[BEGIN]
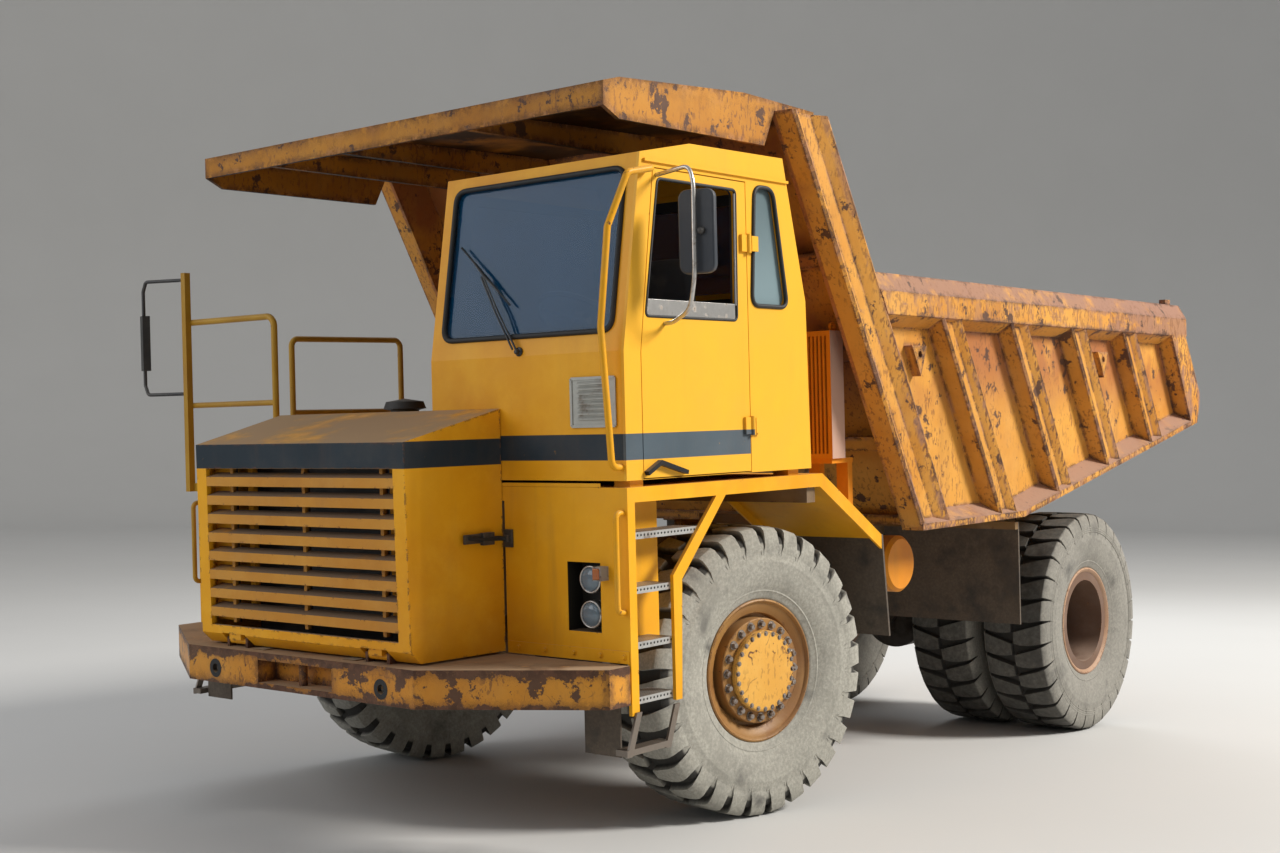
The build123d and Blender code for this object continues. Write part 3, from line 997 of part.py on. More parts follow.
with BuildPart() as body_front:
    side_form([(post_y(POST_REAR_TOP_Y - FRONT_WALL_T, POST_TOP_Z), POST_TOP_Z), (POST_REAR_TOP_Y, POST_TOP_Z),
               (post_y(POST_REAR_TOP_Y, FLOOR_FRONT_TOP_Z), FLOOR_FRONT_TOP_Z),
               (post_y(POST_REAR_TOP_Y - FRONT_WALL_T, FLOOR_FRONT_TOP_Z), FLOOR_FRONT_TOP_Z)],
              (-BED_WALL_X + 0.5, BED_WALL_X - 0.5))
    for z in (2150, 2700, 3250):
        for _, side in SIDES:
            y = post_y(POST_REAR_TOP_Y - FRONT_WALL_T, z)
            side_form([(y + 5, z), (y - 110, z), (y - 110 - 40, z + 80), (y - 40, z + 80)],
                      (side * 20, side * (BED_WALL_X - 0.5)))

CANOPY_T = 40
CANOPY_BEAM_XS = (-1060, -420, 600)
with BuildPart() as canopy:
    canopy_rear_y = POST_REAR_TOP_Y
    side_form([(CANOPY_FRONT_Y, CANOPY_TOP_Z - CANOPY_T), (CANOPY_FRONT_Y, CANOPY_TOP_Z),
               (-1274, CANOPY_TOP_Z + 32), CANOPY_RIDGE, (canopy_rear_y, POST_TOP_Z + CANOPY_T),
               (canopy_rear_y, POST_TOP_Z + SEAT_GAP), (POST_FRONT_TOP_Y, POST_TOP_Z + SEAT_GAP),
               (-1274, CANOPY_TOP_Z - 8)], (-CANOPY_HALF_W, CANOPY_HALF_W))
    block((-CANOPY_HALF_W, CANOPY_HALF_W), (CANOPY_FRONT_Y, CANOPY_FRONT_Y + 25),
          (CANOPY_LIP_Z, CANOPY_TOP_Z - 1))
    for _, side in SIDES:
        side_form([(CANOPY_FRONT_Y, CANOPY_LIP_Z), (-1281, CANOPY_SKIRT_Z), (-55, CANOPY_SKIRT_Z + 5),
                   (55, POST_TOP_Z + 10), (CANOPY_RIDGE[0], POST_TOP_Z + 10), (-1274, CANOPY_TOP_Z),
                   (CANOPY_FRONT_Y, CANOPY_TOP_Z - 2)],
                  (side * (CANOPY_HALF_W - 25), side * CANOPY_HALF_W))
    wall_front_y = POST_REAR_TOP_Y - FRONT_WALL_T - SEAT_GAP
    for x in CANOPY_BEAM_XS:
        side_form([(CANOPY_FRONT_Y + 20, CANOPY_LIP_Z + 15),
                   (post_y(wall_front_y, CANOPY_LIP_Z + 15), CANOPY_LIP_Z + 15),
                   (post_y(wall_front_y, POST_TOP_Z + 5), POST_TOP_Z + 5), (-1274, CANOPY_TOP_Z - 4),
                   (CANOPY_FRONT_Y + 20, CANOPY_TOP_Z - 20)], (x - 20, x + 20))

# Body hoist
HOIST_DIR = Vector(0, HOIST_HEAD[0] - HOIST_FOOT[0], HOIST_HEAD[1] - HOIST_FOOT[1])
HOIST_LENGTH = HOIST_DIR.length
HOIST_UNIT = HOIST_DIR.normalized()
BARREL_L = HOIST_LENGTH - 150
BARREL_FOOT = 115

with BuildPart() as hoist_barrels:
    for _, side in SIDES:
        foot = Vector(side * HOIST_X, *HOIST_FOOT)
        with BuildSketch(Plane(origin=foot, z_dir=HOIST_UNIT)):
            Circle(EYE_W / 2 - 5)
        extrude(amount=BARREL_FOOT)
        with BuildSketch(Plane(origin=foot + HOIST_UNIT * BARREL_FOOT, z_dir=HOIST_UNIT)):
            Circle(BARREL_R)
        extrude(amount=BARREL_L - BARREL_FOOT)
        with BuildSketch(Plane(origin=foot + HOIST_UNIT * (BARREL_FOOT + 20), z_dir=HOIST_UNIT)):
            Circle(ROD_R + PIN_CLEAR)
        extrude(amount=BARREL_L, mode=Mode.SUBTRACT)
        bar_x(*HOIST_FOOT, EYE_R, (side * HOIST_X - EYE_W / 2, side * HOIST_X + EYE_W / 2))
        bar_x(*HOIST_FOOT, 30 + PIN_CLEAR, (side * HOIST_X - EYE_W, side * HOIST_X + EYE_W), mode=Mode.SUBTRACT)

with BuildPart() as hoist_rods:
    for _, side in SIDES:
        foot = Vector(side * HOIST_X, *HOIST_FOOT)
        with BuildSketch(Plane(origin=foot + HOIST_UNIT * (BARREL_FOOT + 30), z_dir=HOIST_UNIT)):
            Circle(ROD_R)
        extrude(amount=HOIST_LENGTH - BARREL_FOOT - 30)
        bar_x(*HOIST_HEAD, EYE_R, (side * HOIST_X - EYE_W / 2, side * HOIST_X + EYE_W / 2))

write(frame, "frame")
write(cross_members, "cross_members")
write(bumper, "bumper")
write(nose, "nose")
write(grille, "grille")
write(radiator, "radiator")
write(engine, "engine")
write(engine_cover, "engine_cover")
write(driveline, "driveline")
write(fender_left, "fender_left")
write(fender_right, "fender_right")
write(steps, "steps")
write(lamps, "lamps")
write(cab, "cab")
write(cab_roof, "cab_roof")
write(cab_glass, "cab_glass")
write(door, "door")
write(door_glass, "door_glass")
write(seat, "seat")
write(dashboard, "dashboard")
write(mirror_left, "mirror_left")
write(mirror_right, "mirror_right")
write(handrails, "handrails")
write(wiper, "wiper")
write(air_cleaner, "air_cleaner")
write(oil_cooler, "oil_cooler")
write(battery_box, "battery_box")
write(tanks, "tanks")
write(rubber_flaps, "rubber_flaps")
write(front_axle, "front_axle")
write(springs, "springs")
write(rear_axle, "rear_axle")
for name, _ in SIDES:
    write(knuckles[name], f"knuckle_{name}")
    write(front_tyres[name], f"tyre_front_{name}")
    write(front_rims[name], f"rim_front_{name}")
    write(rear_tyres[name], f"tyres_rear_{name}")
    write(rear_rims[name], f"rims_rear_{name}")
write(tie_rod, "tie_rod")
write(body_floor, "body_floor")
write(body_sills, "body_sills")
write(body_side_left, "body_side_left")
write(body_side_right, "body_side_right")
write(body_front, "body_front")
write(canopy, "canopy")
write(hoist_barrels, "hoist_barrels")
write(hoist_rods, "hoist_rods")
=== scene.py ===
"""Looks for the quarry dump truck: worn paint, dusty tyres, glazing seals, lamps, bolts, seat and mirrors.

Metres. Pieces are drawn on the truck's level frame, as the solids were: y is 0 at the front axle and grows to the
rear, x grows to the cab's side and z is 0 on the ground under the rear wheels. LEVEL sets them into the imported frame.
"""
from math import atan2, cos, pi, radians, sin, tan

import bmesh
import bpy
from mathutils import Matrix, Vector


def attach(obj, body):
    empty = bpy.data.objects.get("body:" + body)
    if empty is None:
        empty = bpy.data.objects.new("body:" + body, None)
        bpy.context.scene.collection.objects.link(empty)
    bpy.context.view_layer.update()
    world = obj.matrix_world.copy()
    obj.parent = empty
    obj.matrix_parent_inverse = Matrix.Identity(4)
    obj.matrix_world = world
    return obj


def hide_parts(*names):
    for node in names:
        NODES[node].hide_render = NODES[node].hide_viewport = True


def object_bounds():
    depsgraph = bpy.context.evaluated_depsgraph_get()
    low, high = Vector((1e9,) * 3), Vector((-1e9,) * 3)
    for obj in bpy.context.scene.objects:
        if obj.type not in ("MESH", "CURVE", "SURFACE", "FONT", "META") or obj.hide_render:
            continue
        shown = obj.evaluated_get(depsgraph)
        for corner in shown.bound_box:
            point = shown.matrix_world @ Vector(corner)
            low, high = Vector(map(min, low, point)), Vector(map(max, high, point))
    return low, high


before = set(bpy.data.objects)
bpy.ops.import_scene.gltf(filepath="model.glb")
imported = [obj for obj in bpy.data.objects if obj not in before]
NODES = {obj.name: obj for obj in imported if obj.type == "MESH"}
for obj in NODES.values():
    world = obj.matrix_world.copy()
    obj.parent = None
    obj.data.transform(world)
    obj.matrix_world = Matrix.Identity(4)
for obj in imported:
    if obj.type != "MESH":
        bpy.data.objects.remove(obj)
CAD_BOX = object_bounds()
SCENE = bpy.context.scene

# The solid model's sizes that pieces are set against
WHEELBASE = 4.0
AXLE_Z = 0.8
RAKE = radians(2.5)
PACKED_REAR_AXLE_Y = 2.15
LEVEL = (Matrix.Translation((0, PACKED_REAR_AXLE_Y, AXLE_Z)) @ Matrix.Rotation(RAKE, 4, "X")
    @ Matrix.Translation((0, -WHEELBASE, -AXLE_Z)))
FRONT_AXLE_Z = 0.97465
FRONT_WHEEL_X = 1.324
KINGPIN_X = 1.06
STEER_REST = radians(-10)
REAR_OUTER_X = 1.36
REAR_INNER_X = 0.77
TYRE_R = 0.8
FACE_Y = -1.429
CAB_SIDE_X = 1.731
CAB_IN_X = 0.386
CREASE_Z = 2.712
LEAN = atan2(0.15, 0.928)
BUMPER_FACE_Y = -2.088
BUMPER_HOLE_X = 0.672
BUMPER_HOLE_Z = 1.083
TREAD_TOPS_Z = (1.83, 1.565, 1.297, 1.03)
SIDES = (("left", 1), ("right", -1))


def side_span(side, near, far):
    """From near to far on one side, in rising order."""
    return tuple(sorted((side * near, side * far)))


def around(middle, half):
    return middle - half, middle + half


# Materials
class Value:
    """What a node of a look puts out. Sums and products of values make nodes too."""

    def __init__(self, look, socket):
        self.look, self.socket = look, socket

    def __mul__(self, other):
        return self.look.math("MULTIPLY", self, other)

    def __add__(self, other):
        return self.look.math("ADD", self, other)

    def __sub__(self, other):
        return self.look.math("SUBTRACT", self, other)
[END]
◆ **Aim of the exercise**
Return exactly the lines that run from the top of the listing above to the line containing "(side * 20, side", please, keeping both end lines and leaving out everything else.

◆ **The completed task**
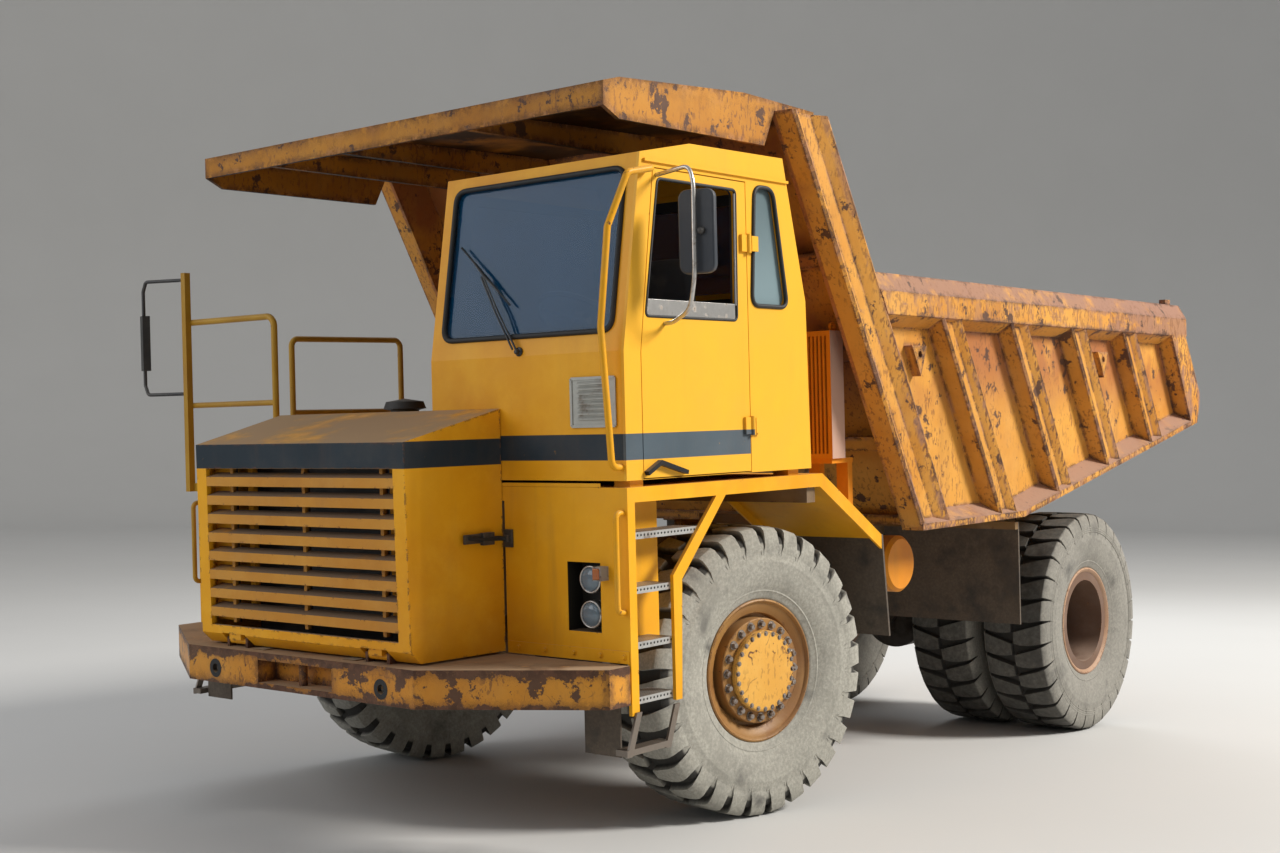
The build123d and Blender code for this object continues. Write part 3, from line 997 of part.py on. More parts follow.
with BuildPart() as body_front:
    side_form([(post_y(POST_REAR_TOP_Y - FRONT_WALL_T, POST_TOP_Z), POST_TOP_Z), (POST_REAR_TOP_Y, POST_TOP_Z),
               (post_y(POST_REAR_TOP_Y, FLOOR_FRONT_TOP_Z), FLOOR_FRONT_TOP_Z),
               (post_y(POST_REAR_TOP_Y - FRONT_WALL_T, FLOOR_FRONT_TOP_Z), FLOOR_FRONT_TOP_Z)],
              (-BED_WALL_X + 0.5, BED_WALL_X - 0.5))
    for z in (2150, 2700, 3250):
        for _, side in SIDES:
            y = post_y(POST_REAR_TOP_Y - FRONT_WALL_T, z)
            side_form([(y + 5, z), (y - 110, z), (y - 110 - 40, z + 80), (y - 40, z + 80)],
                      (side * 20, side * (BED_WALL_X - 0.5)))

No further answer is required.